Republicans in the Virginia House of Delegates criticized President Barack Obama’s plan to tax college savings accounts, which was released by the White House prior to the State of the Union Address.
“President Obama’s proposal to tax college savings accounts is the exact opposite of what lawmakers should be doing right now,” said House Speaker William J. Howell (R-Stafford). “With college costs growing steadily and students burdened with oppressive debt, making it more difficult to save for college is one of the last things Washington should do. This once again demonstrates the contrast between Washington and Richmond. While the President prepares to tax the college savings of middle-class families, the House of Delegates is preparing to pass legislation to make college more affordable and accessible.”

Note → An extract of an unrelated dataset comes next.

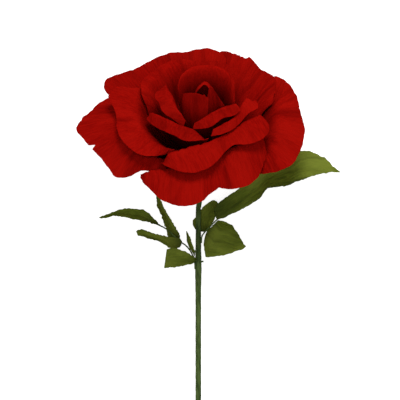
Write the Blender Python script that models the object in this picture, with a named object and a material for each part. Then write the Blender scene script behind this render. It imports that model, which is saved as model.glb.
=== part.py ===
"""A crepe paper rose on a wrapped wire stem, laid on its back.

The flower is built petal by petal round a spindle of rolled paper, then bent
onto the stem, and the whole rose is laid down on its back petals and stem.
Lengths are in metres. +Z is up, +Y runs from the stem towards the head.
"""

import math

import bmesh
import bpy
import numpy as np
from mathutils import Matrix, Vector
from mathutils.bvhtree import BVHTree

MM = 0.001

# Paper and the gap that lies between two glued layers
PETAL_PAPER = 0.6 * MM
LEAF_PAPER = 0.5 * MM
GLUE_GAP = 0.3 * MM
OPEN_GAP = 1.6 * MM

# Spindle of rolled paper in the middle of the flower, on the foot that the petals are glued to
SPINDLE_RADIUS = 4.4 * MM
SPINDLE_TIP_RADIUS = 1.6 * MM
SPINDLE_HEIGHT = 76 * MM
FOOT_DEPTH = 21 * MM
FOOT_RIM = 1.0 * MM
WIRE_SOCKET = 12 * MM

# Calyx of green crepe under the petals
CALYX_PAPER = 0.7 * MM
SEPAL_COUNT = 5
SEPAL_REACH = 12 * MM
SEPAL_RISE = 5 * MM
CALYX_SIDES = 40
CALYX_ROWS = 6

# Stem: a steel wire wrapped in green crepe, thickest where the leaf wires are bound on
STEM_LENGTH = 340 * MM
WIRE_RADIUS = 1.3 * MM
STEM_TOP_RADIUS = 2.1 * MM
BINDING_RADIUS = 2.8 * MM
BINDING_DEPTH = 98 * MM
STEM_RADIUS = 2.5 * MM
NECK_RADIUS = 22 * MM
STEM_SIDESTEP = -5 * MM
SIDESTEP_END = 45 * MM

# Leaf wires, bound to the stem
LEAF_WIRE_RADIUS = 0.9 * MM

# The flower looks away from the stem's line by this angle
NOD_DEGREES = 45

# How much of its curl a petal loses at its two sides
SIDE_EASE = 0.65

# How sharply a petal folds over its crest
FOLD_POWER = 4

# Mesh fineness
PETAL_ROWS = 8
PETAL_COLUMN = 12 * MM
EASING_SWEEPS = 10
EASING_SPREAD = 6
EASING_REACH = 2 * MM
SNUG = 0.02 * MM
LEAF_ROWS = 9
LEAF_COLUMNS = 4
ROUND_SIDES = 12

COLOURS = {
    "red_crepe": (0.42, 0.004, 0.004, 1.0),
    "green_crepe": (0.10, 0.14, 0.02, 1.0),
    "stem_green": (0.035, 0.075, 0.012, 1.0),
    "rolled_paper": (0.30, 0.003, 0.003, 1.0),
    "steel": (0.35, 0.35, 0.36, 1.0),
}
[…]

In his state of the union, President Obama outlined a tax plan that includes taxing earnings on the popular 529 college savings programs. A White House fact sheet on the proposal can be found here.
“Like Governor McAuliffe’s State of the Commonwealth Address last week, President Obama’s State of the Union sounded more like a stump speech for his liberal base than a governing agenda that can win bipartisan support in Congress,” said House Majority Leader Kirk Cox (R-Colonial Heights). “College is more expensive today than any time in recent history. Making it harder for hard-working, middle-class families to save for college by taxing college savings accounts is an irresponsible idea that defies commonsense. While the President is busy proposing new barriers to higher education, the House of Delegates is fighting to make college more affordable by proposing needed reforms to limit costly athletic fees for college students and to give state schools additional opportunities to cut wasteful spending.”
According to the College Savings Foundation, over seven million families use 529 savings accounts, saving and using over $80 billion per year on education costs.
“529 college savings programs are a great way to help parents save for college,” said Caucus Chairman Timothy D. Hugo. “Taxing these programs will dis-incentivize their use and make it harder on families who need a way to save for college. Our goal should be to make attending college easier, by making it more affordable and accessible which is why I’ve introduced legislation to broaden the application of these college savings plans. President Obama’s tax increase is a step in the wrong direction.”
Jackson Miller said, “Virginians have long been proud that we do things differently than the partisan gridlock in Washington, D.C. Unfortunately, much of what the President said last night could have been pulled verbatim from Governor McAuliffe’s speech a week ago. I look forward to showing my constituents that we can still get big things done in Richmond, with policies that make college more affordable, give students more opportunities to succeed and make Virginia an even better place to start or grow a business.”
Delegate Nick Rush said, “Virginia students borrow more than $1 billion every year for college. My flat-fee degree proposal would offer students the option of a more affordable college degree pathway in a high-demand field. President Obama’s threat of a college savings tax is contrary to the work we’re doing in Richmond to lower college costs.”